Let us strip away the veneer and be frank: the PPP/C is not a government of the people. It is an autocratic cabal, drunk on power and bloated with self-enrichment. They descend on villages like vultures, their well-oiled campaign machine—bankrolled by Guyana’s oil—spinning lies and staging photo-ops. T
They toss T-shirts and hollow promises, as if cheap trinkets can erase the stain of their failures. These are the same charlatans who tout GDP growth while delivering nothing but misery to the masses. The same hypocrites who crow about “development” while shackling Guyana to a cycle of dependency, cronyism, and despair.
The evidence is undeniable. Under PPP/C’s reign, Guyana endures:
- Daily blackouts in a nation swimming in oil wealth.
- A yawning chasm between the politically connected and the working poor.
- A relentless barrage of lies, distractions, and recycled promises.
- A cesspool of cronyism, nepotism, and betrayal of the Guyanese dream.
This regime’s incompetence is not a flaw; it is a feature. They excel at funneling sweetheart contracts to loyalists while failing to build resilient energy infrastructure. They parade economic statistics while ordinary citizens languish without power. They preach progress while plunging Guyana into a dark age of dysfunction.
To continue tolerating this travesty is to endorse:
- Blackouts as a way of life in an oil-rich nation.
- Grotesque inequality that elevates the elite and crushes the poor.
- A government that lies with impunity and governs with indifference.
- The death of the Guyanese dream under the weight of corruption.
Enough is enough. Guyana’s people must wield their vote—their fiercest democratic weapon—to reject this failed experiment in leadership.
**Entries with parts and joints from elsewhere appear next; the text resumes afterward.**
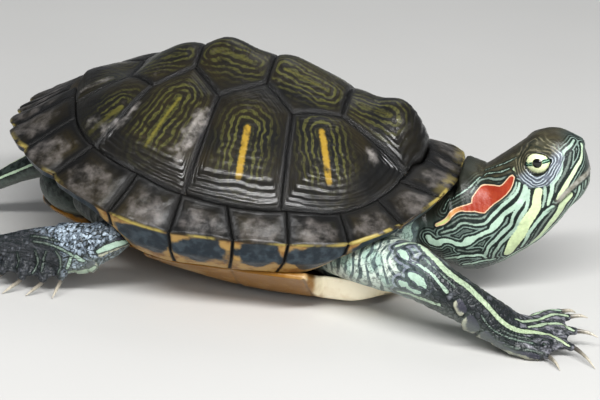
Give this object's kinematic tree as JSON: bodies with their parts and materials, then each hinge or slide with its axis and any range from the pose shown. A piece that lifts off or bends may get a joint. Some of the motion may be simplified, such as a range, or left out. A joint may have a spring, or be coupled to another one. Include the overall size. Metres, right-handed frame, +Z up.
{
  "type": "red-eared slider turtle",
  "caption": "Life-size still model of a young red-eared slider turtle, standing with its neck raised and limbs spread.",
  "frame": {"origin": "bottom centre of the model's box, on the floor under the shell", "axes": "+X towards the head, +Y to the animal's left, +Z up"},
  "size_m": [0.1594, 0.1042, 0.0534],
  "materials": {
    "carapace": "wet horn, black-brown with olive lines and yellow bars",
    "plastron": "horn, cream-yellow with dark blotches",
    "skin": "damp scaly skin, grey-green with pale striping",
    "foot": "damp scaly skin, dark grey with pale striping",
    "eye": "wet and glossy, pale yellow-green iris and black pupil",
    "claw": "smooth horn"
  },
  "bodies": {
    "root": {"carapace": "carapace", "plastron": "plastron", "trunk": "skin", "neck": "skin", "head": "skin", "eye_left": "eye", "eye_right": "eye", "tail": "skin", "foreleg_left_upper": "skin", "foreleg_left_lower": "skin", "foreleg_right_upper": "skin", "foreleg_right_lower": "skin", "hindleg_left_upper": "skin", "hindleg_left_lower": "skin", "hindleg_right_upper": "skin", "hindleg_right_lower": "skin", "forefoot_left": "foot", "forefoot_left_claw_1": "claw", "forefoot_left_claw_2": "claw", "forefoot_left_claw_3": "claw", "forefoot_left_claw_4": "claw", "forefoot_left_claw_5": "claw", "forefoot_right": "foot", "forefoot_right_claw_1": "claw", "forefoot_right_claw_2": "claw", "forefoot_right_claw_3": "claw", "forefoot_right_claw_4": "claw", "forefoot_right_claw_5": "claw", "hindfoot_left": "foot", "hindfoot_left_claw_1": "claw", "hindfoot_left_claw_2": "claw", "hindfoot_left_claw_3": "claw", "hindfoot_left_claw_4": "claw", "hindfoot_right": "foot", "hindfoot_right_claw_1": "claw", "hindfoot_right_claw_2": "claw", "hindfoot_right_claw_3": "claw", "hindfoot_right_claw_4": "claw"}
  },
  "joints": []
}
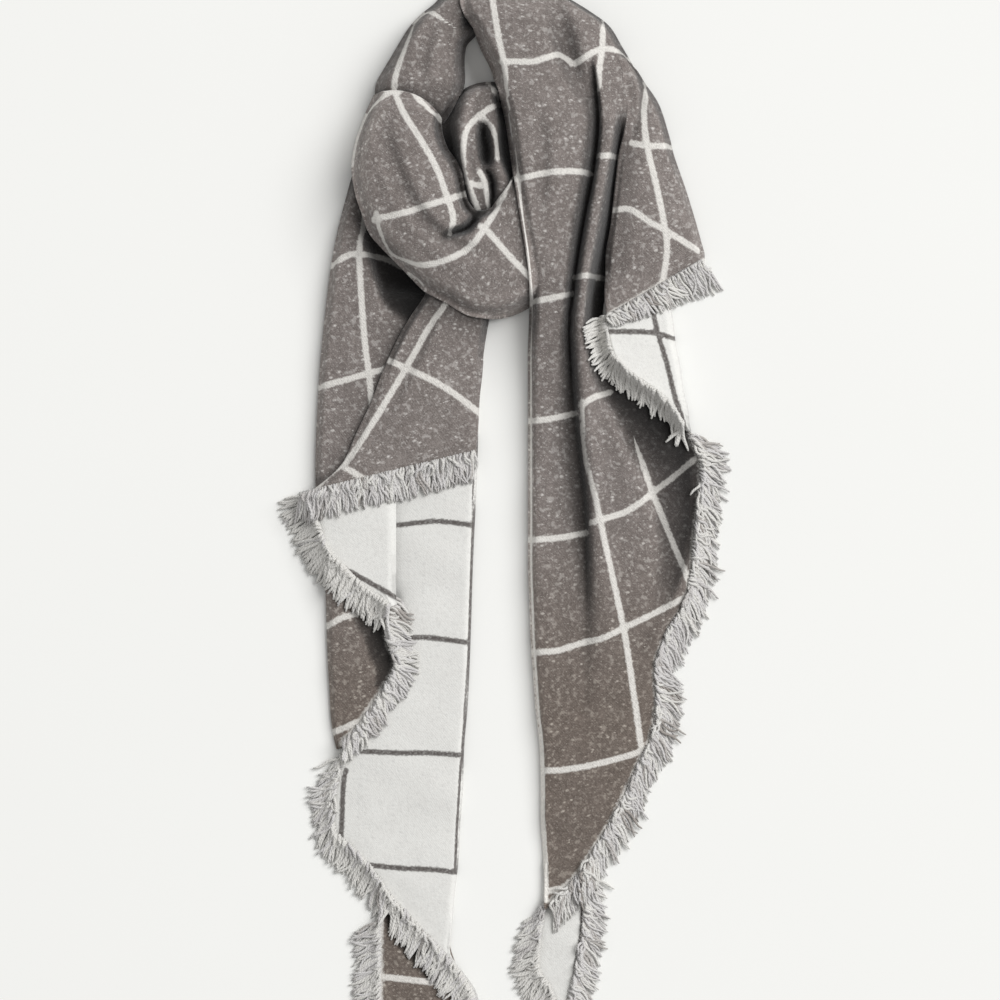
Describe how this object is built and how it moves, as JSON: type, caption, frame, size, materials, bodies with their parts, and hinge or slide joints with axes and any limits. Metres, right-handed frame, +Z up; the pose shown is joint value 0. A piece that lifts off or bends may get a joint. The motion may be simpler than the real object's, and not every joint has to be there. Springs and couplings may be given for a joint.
{
  "type": "blanket scarf",
  "caption": "Double-faced windowpane blanket scarf laid flat, looped through its own knot at the neck, with two pleated tails and fringed hems.",
  "frame": {"origin": "middle of the scarf's outline on the surface that it lies on", "axes": "+Y from the tails up to the neck loop, +X to the right seen from above, +Z up from the surface"},
  "size_m": [0.3587, 0.8936, 0.0574],
  "materials": {
    "cloth_grey": "taupe-grey woollen face with pale flecks and cream windowpane lines",
    "cloth_cream": "cream woollen face with faint grey flecks and dark grey windowpane lines",
    "fringe": "loose twisted yarn, cream and grey mixed"
  },
  "bodies": {
    "root": {"knot_heart": "cloth_grey", "left_tail_heart": "cloth_cream", "right_tail_heart": "cloth_grey", "left_tail_tip": "cloth_grey", "left_tail_long": "cloth_cream", "left_tail_outer": "cloth_grey", "left_tail_pleat": "cloth_cream", "left_tail_front": "cloth_grey", "right_tail_tip": "cloth_cream", "knot_core": "cloth_grey", "neck_loop": "cloth_grey", "knot_wrap": "cloth_grey", "right_tail_front": "cloth_grey", "right_tail_turn": "cloth_cream", "right_tail_flap": "cloth_grey", "fringe_left_tip": "fringe", "fringe_left_tip_end": "fringe", "fringe_left_long": "fringe", "fringe_left_outer": "fringe", "fringe_left_pleat": "fringe", "fringe_left_front": "fringe", "fringe_right_tip_inner": "fringe", "fringe_right_tip_outer": "fringe", "fringe_right_front": "fringe", "fringe_right_turn": "fringe", "fringe_right_flap": "fringe"}
  },
  "joints": []
}
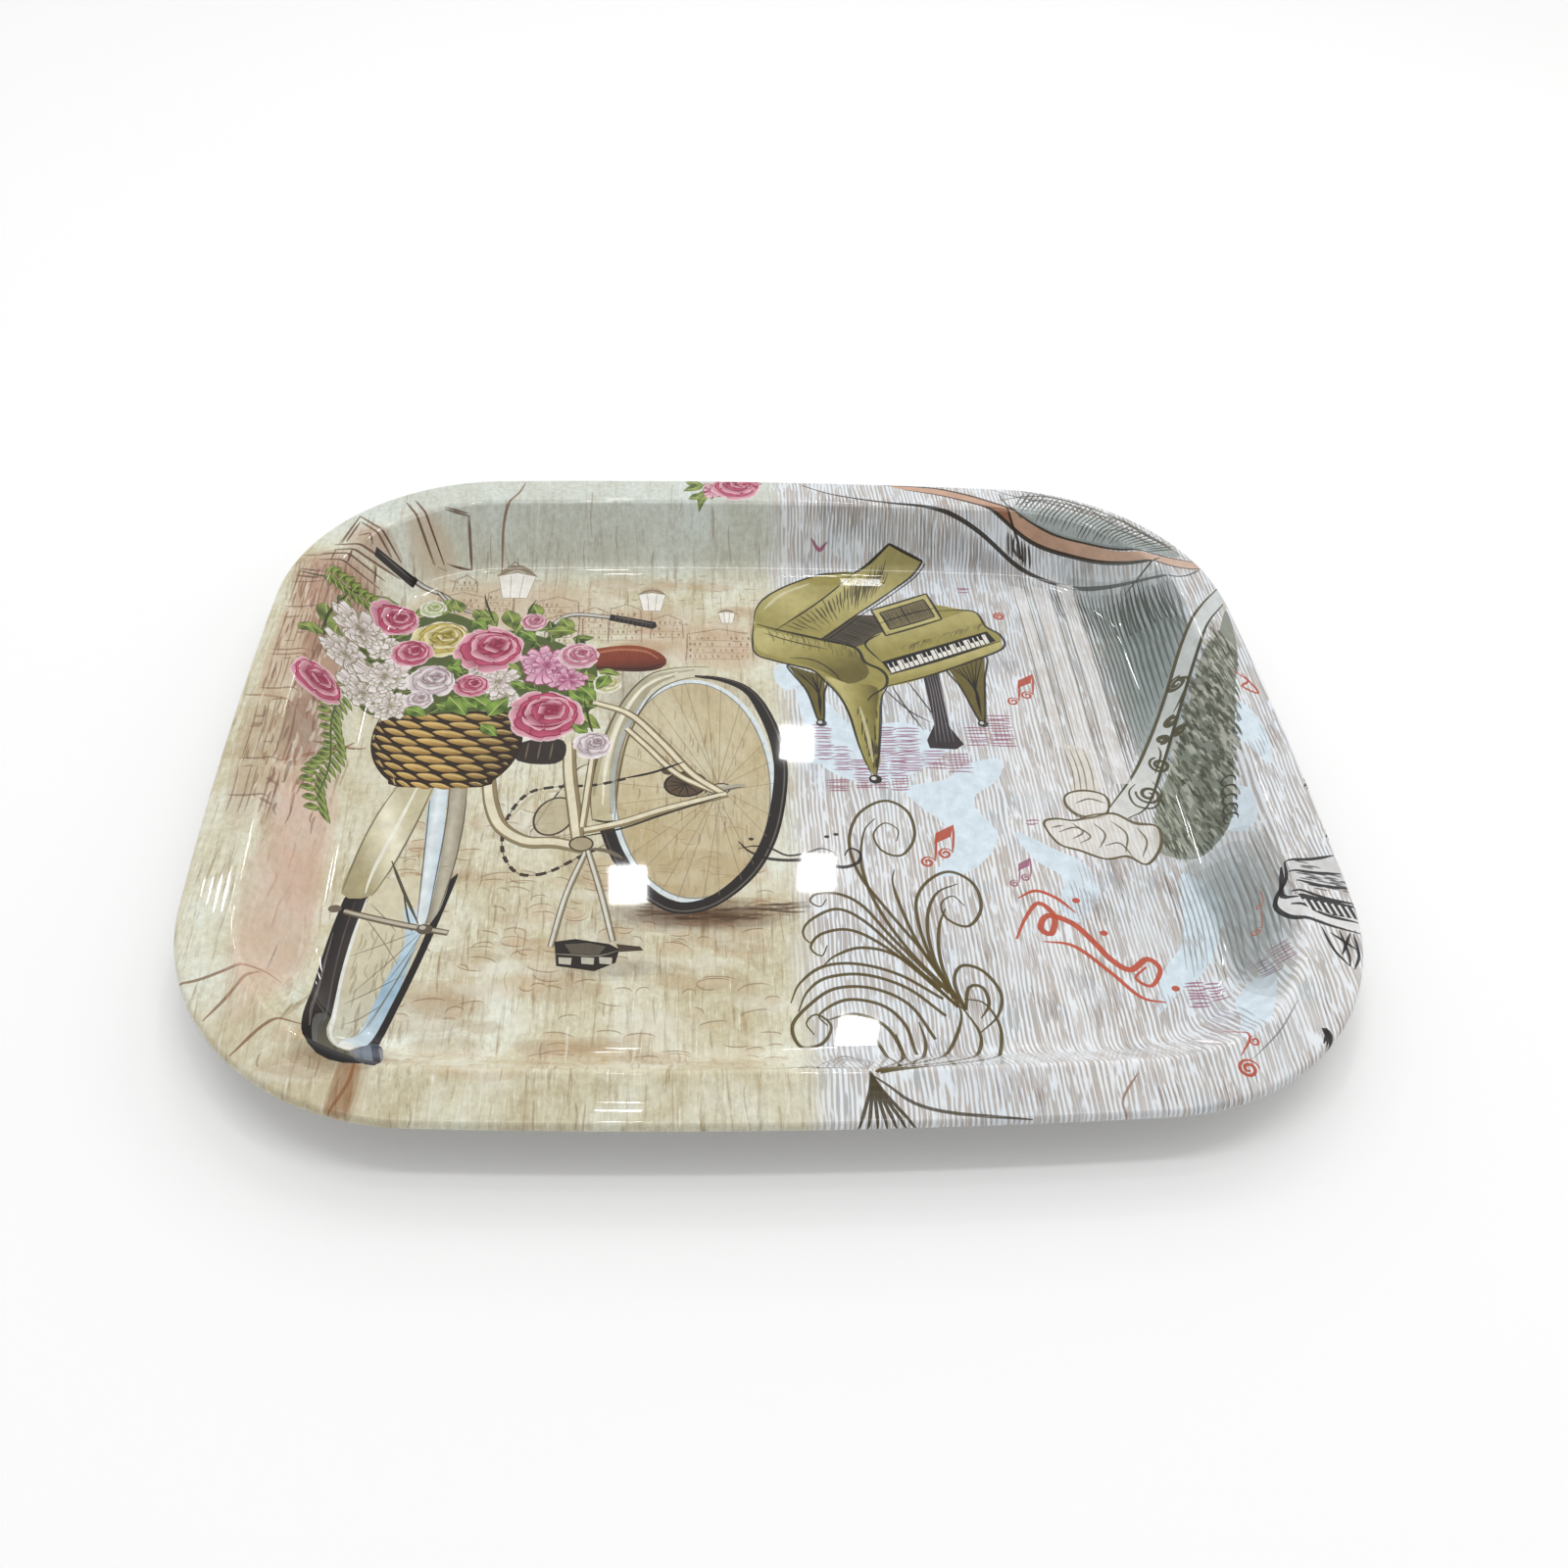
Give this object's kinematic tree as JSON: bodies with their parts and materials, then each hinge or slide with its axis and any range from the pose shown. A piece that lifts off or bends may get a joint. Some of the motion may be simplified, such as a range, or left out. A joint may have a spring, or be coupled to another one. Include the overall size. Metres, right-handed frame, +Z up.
{
  "type": "serving tray",
  "caption": "Oblong tinplate serving tray with bowed sides, broad round corners, sloping wall, flat flange and rolled edge.",
  "frame": {"origin": "middle of the base's underside, where the tray stands", "axes": "+X along the width, +Y along the depth away from the viewer, +Z up out of the well"},
  "size_m": [0.34, 0.29, 0.02],
  "materials": {
    "tinplate": "bright tinplate with a thin clear lacquer",
    "print_film": "offset-printed inks on a white base coat under glossy varnish"
  },
  "bodies": {
    "root": {"tinplate_pan": "tinplate", "printed_face": "print_film"}
  },
  "joints": []
}
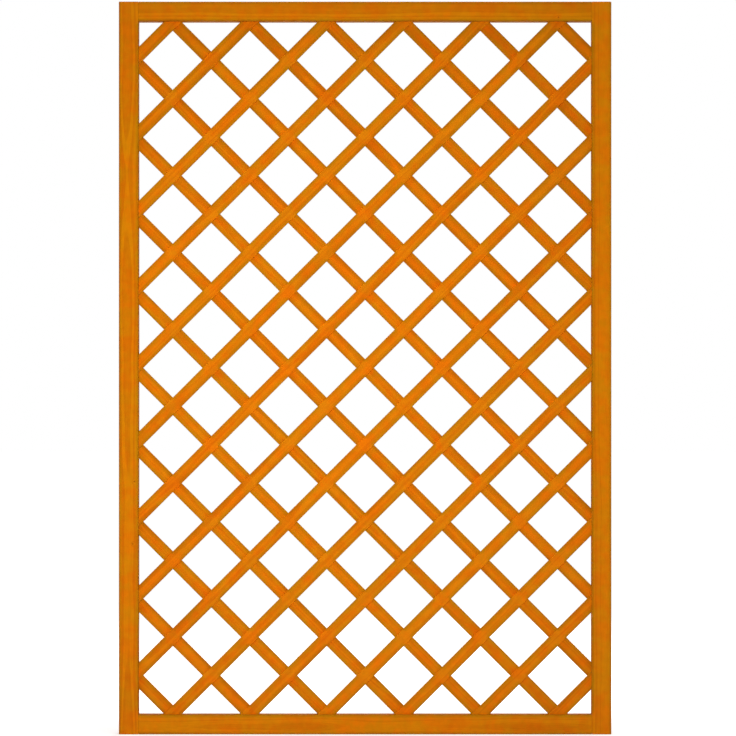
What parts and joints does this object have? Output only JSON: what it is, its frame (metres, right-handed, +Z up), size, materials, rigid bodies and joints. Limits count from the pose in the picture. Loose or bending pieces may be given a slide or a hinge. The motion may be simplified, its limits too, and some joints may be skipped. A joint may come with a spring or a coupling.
{
  "type": "fence panel",
  "caption": "Upright rectangular timber fence panel: grooved frame around an open diagonal lattice of crossed slats, for screening and climbing plants.",
  "frame": {"origin": "centre of the panel's underside, half way through its thickness", "axes": "+X to the right across the panel's width seen from the front, +Y from the front through to the back, +Z up"},
  "size_m": [1.21, 0.045, 1.8],
  "materials": {
    "frame_wood": "planed softwood under a satin orange stain",
    "lattice_wood": "planed softwood slats under a satin orange stain",
    "fixing_steel": "zinc plated steel"
  },
  "bodies": {
    "root": {"left_stile": "frame_wood", "right_stile": "frame_wood", "bottom_rail": "frame_wood", "top_rail": "frame_wood", "front_slat_middle": "lattice_wood", "front_slat_upper_1": "lattice_wood", "front_slat_upper_2": "lattice_wood", "front_slat_upper_3": "lattice_wood", "front_slat_upper_4": "lattice_wood", "front_slat_upper_5": "lattice_wood", "front_slat_upper_6": "lattice_wood", "front_slat_upper_7": "lattice_wood", "front_slat_lower_1": "lattice_wood", "front_slat_lower_2": "lattice_wood", "front_slat_lower_3": "lattice_wood", "front_slat_lower_4": "lattice_wood", "front_slat_lower_5": "lattice_wood", "front_slat_lower_6": "lattice_wood", "front_slat_lower_7": "lattice_wood", "back_slat_middle": "lattice_wood", "back_slat_upper_1": "lattice_wood", "back_slat_upper_2": "lattice_wood", "back_slat_upper_3": "lattice_wood", "back_slat_upper_4": "lattice_wood", "back_slat_upper_5": "lattice_wood", "back_slat_upper_6": "lattice_wood", "back_slat_upper_7": "lattice_wood", "back_slat_lower_1": "lattice_wood", "back_slat_lower_2": "lattice_wood", "back_slat_lower_3": "lattice_wood", "back_slat_lower_4": "lattice_wood", "back_slat_lower_5": "lattice_wood", "back_slat_lower_6": "lattice_wood", "back_slat_lower_7": "lattice_wood", "bottom_left_screw_1": "fixing_steel", "bottom_left_screw_2": "fixing_steel", "bottom_right_screw_1": "fixing_steel", "bottom_right_screw_2": "fixing_steel", "top_left_screw_1": "fixing_steel", "top_left_screw_2": "fixing_steel", "top_right_screw_1": "fixing_steel", "top_right_screw_2": "fixing_steel"}
  },
  "joints": []
}
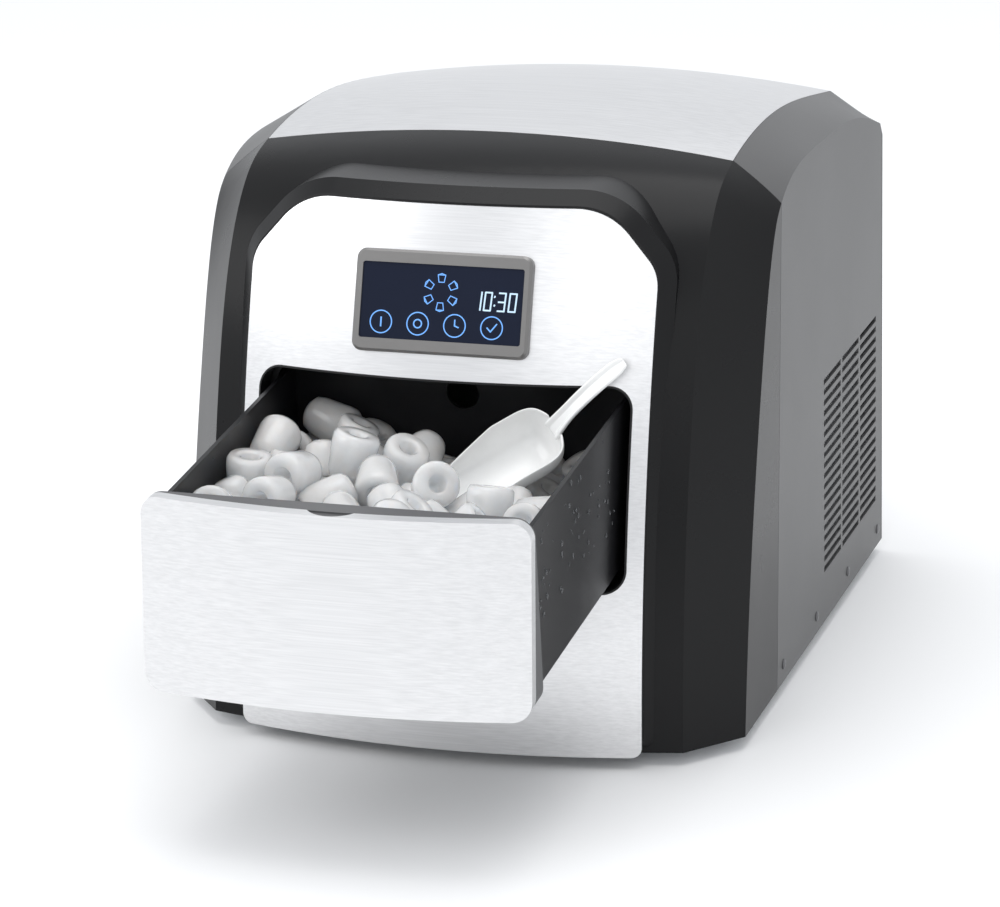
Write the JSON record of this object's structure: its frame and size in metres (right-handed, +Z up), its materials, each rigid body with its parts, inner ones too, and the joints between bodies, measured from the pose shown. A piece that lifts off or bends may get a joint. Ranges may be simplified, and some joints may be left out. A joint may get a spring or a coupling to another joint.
{
  "type": "countertop ice maker",
  "caption": "Countertop ice maker with a bowed steel front, touch display and a pull-out ice drawer holding ice and a scoop; freezing and cooling units inside.",
  "frame": {"origin": "on the worktop, under the middle of the outline with the drawer out", "axes": "+X user's right, +Y from the drawer front to the rear panel, +Z up"},
  "size_m": [0.3524, 0.6041, 0.3492],
  "materials": {
    "brushed_steel": "fine brushed stainless sheet",
    "black_moulding": "satin black moulding",
    "rim_moulding": "satin dark grey moulding",
    "pewter_moulding": "satin pewter grey moulding",
    "dark_glass": "dark tinted display window",
    "circuit_board": "solder-masked board",
    "grey_enamel": "fine satin enamel on sheet steel",
    "black_enamel": "black enamel",
    "zinc_steel": "zinc-plated sheet steel",
    "rubber": "moulded rubber",
    "grey_liner": "moulded liner",
    "white_plastic": "white food-safe moulding",
    "plated_metal": "plain aluminium",
    "copper": "drawn copper",
    "ice": "cloudy ice"
  },
  "bodies": {
    "cabinet": {"front_bezel": "black_moulding", "front_plate": "brushed_steel", "drawer_trim": "black_moulding", "display_surround": "pewter_moulding", "display_window": "dark_glass", "display_module": "black_moulding", "control_board": "circuit_board", "board_chips": "black_moulding", "top_panel": "brushed_steel", "side_panel_left": "grey_enamel", "side_panel_right": "grey_enamel", "rear_panel": "grey_enamel", "screws_left": "zinc_steel", "screws_right": "zinc_steel", "base_pan": "zinc_steel", "foot_front_left": "rubber", "foot_front_right": "rubber", "foot_rear_left": "rubber", "foot_rear_right": "rubber", "ice_bay": "grey_liner", "guide_left": "white_plastic", "guide_right": "white_plastic", "water_tank": "grey_liner", "tank_feet": "rubber", "water_pump": "black_moulding", "drain_tube": "grey_liner", "cord_gland": "rubber", "cold_plate": "plated_metal", "cold_fingers": "plated_metal", "cold_tube": "copper", "tray_bracket_left": "zinc_steel", "tray_bracket_right": "zinc_steel", "cold_plate_hanger": "white_plastic", "tray_motor": "black_moulding", "compressor": "black_enamel", "compressor_plate": "zinc_steel", "compressor_grommets": "rubber", "condenser": "plated_metal", "fan_shroud": "black_moulding", "fan_motor": "black_enamel", "filter_drier": "copper", "drier_bracket": "zinc_steel", "suction_pipe": "copper", "liquid_pipe": "copper"},
    "drawer": {"drawer_front_skin": "brushed_steel", "drawer_front_carrier": "rim_moulding", "drawer_box": "black_moulding", "runner_left": "white_plastic", "runner_right": "white_plastic", "ice_heap": "ice"},
    "scoop": {"ice_scoop": "white_plastic"},
    "tray": {"water_tray": "white_plastic"},
    "fan": {"fan_blades": "black_moulding"},
    "cap": {"drain_cap": "black_moulding"}
  },
  "joints": [
    {"name": "drawer_slide", "type": "slide", "parent": "cabinet", "child": "drawer", "axis": [0, 0.9969, 0.0785], "range_m": [0, 0.19]},
    {"name": "scoop_lift", "type": "slide", "parent": "cabinet", "child": "scoop", "axis": [0, -0.6157, 0.788], "range_m": [0, 0.23]},
    {"name": "tray_tip", "type": "hinge", "parent": "cabinet", "child": "tray", "pos_m": [0, 0.096, 0.297], "axis": [1, 0, 0], "range_deg": [0, 75]},
    {"name": "fan_spin", "type": "hinge", "parent": "cabinet", "child": "fan", "pos_m": [0.12, 0.208, 0.106], "axis": [1, 0, 0], "continuous": true},
    {"name": "drain_cap_turn", "type": "hinge", "parent": "cabinet", "child": "cap", "pos_m": [0.06, 0.298, 0.04], "axis": [0, 1, 0], "range_deg": [0, 360]}
  ],
  "couplings": [
    {"joint": "scoop_lift", "follows": "drawer_slide", "ratio": 1.2}
  ]
}
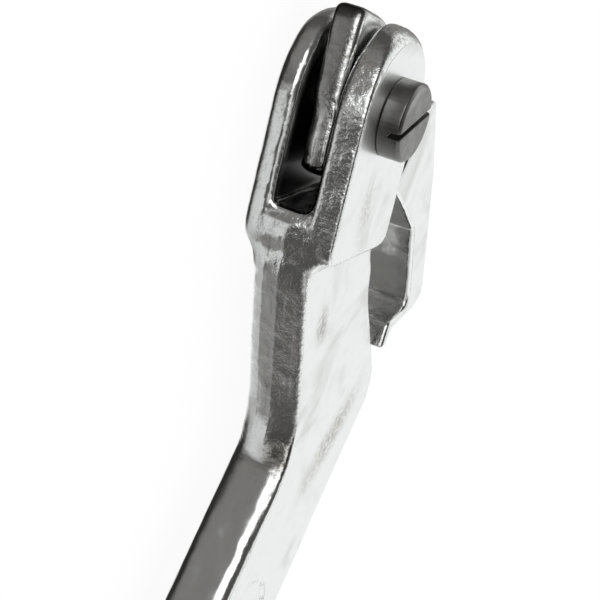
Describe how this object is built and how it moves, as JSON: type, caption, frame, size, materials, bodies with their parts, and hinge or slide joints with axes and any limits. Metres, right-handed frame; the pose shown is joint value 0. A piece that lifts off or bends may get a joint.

The PPP/C has shown its true face: a mask of greed, incompetence, and betrayal. We must say NO with unflinching resolve:
- NO to corruption that siphons our wealth.
- NO to incompetence that darkens our homes.
- NO to blackouts in a land of oil and promise.
- NO to a regime that serves only itself.
Guyana deserves better: a government that harnesses its oil wealth to light up every home, empower every business, and uplift every citizen. The path to that future begins at the ballot box, with a resounding rejection of the PPP/C’s reign of failure. Let us rise, in unity and strength, and demand the nation we deserve; one where power flows as freely as our oil, and where the people, not the elite, are the true beneficiaries of Guyana’s promise.